Residents erect bus stops sheds in McDougall-Hunt neighborhood

Friends Colin, Ben, and Pat build a bus stop shed from scrap in the Mcdougall-Hunt neighborhood.

Colin Wheeler, Ben Ryan, and Pat Jacobson noticed that bus riders waiting for the Mack route 31 bus on the corner of Mack Avenue and Elmwood in front of the old Detroit Police 7th precinct had nothing to shelter them from the elements. The three friends live and work in the area and decided to take matters into their own hands.
They gathered some scrap materials, which included steel container sides, pieces of wood, and aluminum siding to construct their own bus stop shed. They even topped it off with a sign that reads “31 Mack Ave.” in cursive, equipped with a small bus decal, and a bench to sit down on inside.

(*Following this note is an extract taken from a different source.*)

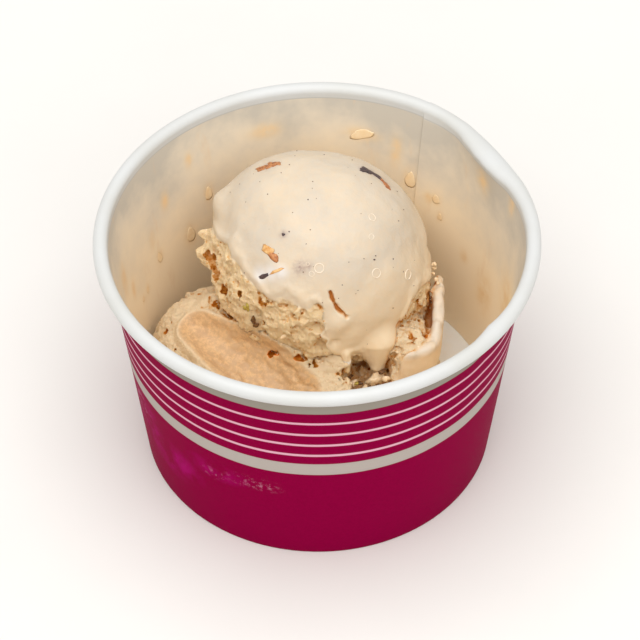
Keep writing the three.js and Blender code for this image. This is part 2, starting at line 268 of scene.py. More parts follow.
BEAD_LAP, BEAD_LAP_FROM, BEAD_LAP_OVER = 0.22, 54, 3
PRINT_SURFACE, RIM_SURFACE, INSIDE_SURFACE = 0, 1, 2


def inner_wall(z):
    return FOOT_RADIUS + WALL_SLOPE * z - PAPER


def outer_wall(z):
    return FOOT_RADIUS + WALL_SLOPE * z


def fold_face(z):
    """Radius of the outer face of the paper that is folded up inside the foot."""
    return inner_wall(z) - FOLD_PAPER - 2 * FOLD_GAP


def azimuth_of(x, y):
    return np.degrees(np.arctan2(y, x)) % 360


# %% The rule that shapes the wall
def shape_wall(x, y, z, inside):
    """Moves points of the plain cone to where the used cup's wall is. Millimetres."""
    azimuth, radius = azimuth_of(x, y), np.hypot(x, y)
    rise = np.clip((z - OVAL_FROM_HEIGHT) / (CUP_HEIGHT - OVAL_FROM_HEIGHT), 0, 1)
    oval = np.interp(azimuth, OVAL_AZIMUTH, OVAL_SHIFT) * rise**2
    across = np.clip((radius - inner_wall(BEAD_HEIGHT)) / (2 * BEAD_RADIUS), 0, 1)
    inner = sum(np.interp(azimuth + a, DENT_AZIMUTH, DENT_INNER) for a in (-1, 0, 1)) / 3
    inner = inner + np.interp(azimuth, NICK_AZIMUTH, NICK_INNER)
    outer = sum(np.interp(azimuth + a, DENT_AZIMUTH, DENT_OUTER) for a in (-1, 0, 1)) / 3
    fade = np.exp(-np.maximum(BEAD_HEIGHT - z, 0) / DENT_REACH)
    dent = (inner + (outer - inner) * across) * fade
    lap_angle = LAP_AZIMUTH - azimuth
    on_lap = (lap_angle > 0) & (lap_angle < LAP_WIDTH)
    lap = np.where(on_lap, 1 - lap_angle / LAP_WIDTH, 0)
    bead_step = BEAD_LAP * across * np.clip((z - BEAD_LAP_FROM) / BEAD_LAP_OVER, 0, 1)
    step = np.where(inside, -LAP_STEP, bead_step) * lap
    scale = (radius + oval + dent + step) / radius
    return x * scale, y * scale, z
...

“We live right up the street and would see people waiting on the bus in the rain and snow”, said Wheeler. “We had some scraps sitting around at our shop and decided to put something together to serve the whole community. The idea really just came out of inspiration.”
Their bus stop shed went up March 17 and is still there. On-lookers in their cars waiting for the light to turn green and residents of the Mcdougall-Hunt neighborhood applauded the three friends for their initiative and creativity.
“I think it’s a great idea to help spruce up the community,” said Katherine Thompson, who lives around the corner on Heildelberg. “We don’t have any bus stop sheds in this area and it’s nice to see someone doing what the city needs to do.”
The new bus stop shed has an artistic feel to it and cost the builders literally nothing to erect. They do not have plans in the near future to build more but hope that their project inspires others in the neighborhood and in other communities around the city to be the change they want to see.
“All it takes to do something like this is effort, inspiration, and a few tools” said Ryan. “We didn’t really expect for this to be a big thing in the city but hopefully it does. There are so many things that people can do in their neighborhoods without the help of the city and this is one of them. It’s for the people.”
There have been similar bus stop projects in the past by Detroiters, mostly the building of bus stop benches. And in most of those cases, the city has stepped in to put a halt to those projects. Since the sidewalks are city property, citizens must go through the proper steps and authority to place sheds and benches near the bus stops. Jacobson and his friends knew of those consequences before they built their bus stop shed but decided to go ahead with their project.
“If the city forces us to take it down, then we will,” he said. “I don’t see any harm in doing what we’ve done. It’s a great touch for a growing neighborhood and it adds to what the Heidelberg Project has done over the years. We haven’t been living over here very long, but we care about the community we now inhabit.”